Buffon, grand ordonnateur des budgets scientifiques, peut alors exiger une collecte systématique de toutes les observations, tous les rapports de marins ou de naturalistes qui auront navigué dans ces zones extrêmes. Buffon fait effectivement remonter des centaines de témoignages chiffrés, en particulier sur la densité de glaces flottantes (icebergs) en fonction des lieux et de la saison.
Pour relier toutes ces données dans un corpus cohérent, il fallait un esprit extérieur, ce fut Philippe Buache.
Contrairement à Buffon , Buache est d’origine modeste, mais “couvert” par Delisle, cartographe du roi dont il va épouser la fille … Lui aussi s’intéresse à l’histoire de notre terre, mais plus en géologue, attentif au moindre détail qui peut faire avancer ses théories.
Car à force de dessiner des cartes, de placer des chaînes montagneuses, d’aligner des rivières et des fleuves, Buache s’est aperçu d’une constante dans les tracés géographiques: plus les fleuves sont importants et étendus, plus ils dépendent d’un massif montagneux conséquent.
A grand estuaire, et gros débit, doit correspondre une chaîne d’altitude majestueuse.
Au niveau du pôle sud, il était admis depuis des lustres qu’un véritable continent servait de contrepoids pour équilibrer la terre. Mais personne ne s’y était aventuré.
En 1757, il publie une carte (voir ci-dessus) qui repose sur ses pré-supposés que sont
– les chaînes de montagnes nord/sud existant en Amérique latine et en Afrique, qui ont forcément un pendant antarctique, puisqu’il s’agit là des véritables “colonnes vertébrales” de notre terre.
– les zones côtières de l’antarctique qui charrient le plus d’icebergs (donc d’eau douce gelée issue de sommets enneigés) correspondent fatalement à des estuaires de fleuves qui eux-mêmes descendent de montagnes majestueuses, mais non accessibles.
Avec ces certitudes, il dessine un véritable continent qui comprend des montagnes (le confluent géologique de l’Afrique et de l’Amérique), des fleuves pour drainer les glaces accumulées sur les flancs montagneux, et au centre une mer intérieure dans laquelle les séracs des glaciers viendraient s’adjoindre pour former cette banquise infranchissable , qui forme les icebergs de part et d’autres du continent …
De fait, et avec sa simple intuition, de bons renseignements mais un faux raisonnement, il a tout de même proposé (imposé!) une représentation extrèmement proche du réel, au point que cette carte a servi pendant un siècle de repère absolu aux marins comme à certains romanciers comme Edgar Poe et Jules Verne ( Le sphynx des glaces).

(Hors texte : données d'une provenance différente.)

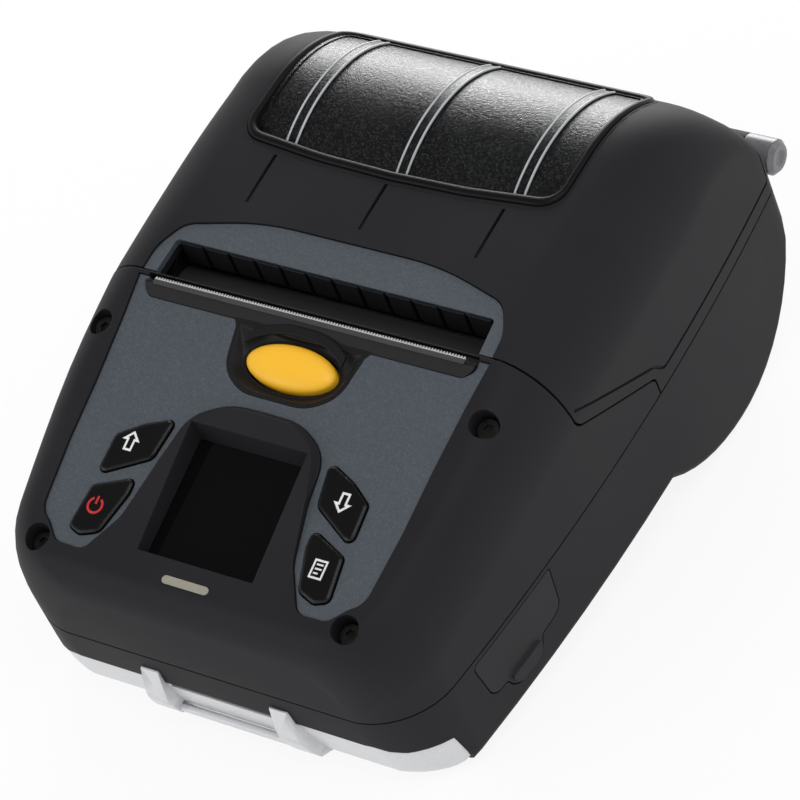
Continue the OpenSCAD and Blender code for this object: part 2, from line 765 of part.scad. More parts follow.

Philippe Buache a utilisé la méthode “ tout se passe comme si”, qui n’est pas reconnue comme scientifique car ce n’est pas une démonstration. Pourtant, devant des inconnues de grande importance, actuellement la matière noire, les cellules souches ou bien la mémoire, la matière expérimentale fait défaut, et seul le “tout se passe comme si” permet de construire des théories et d’imaginer des vérités.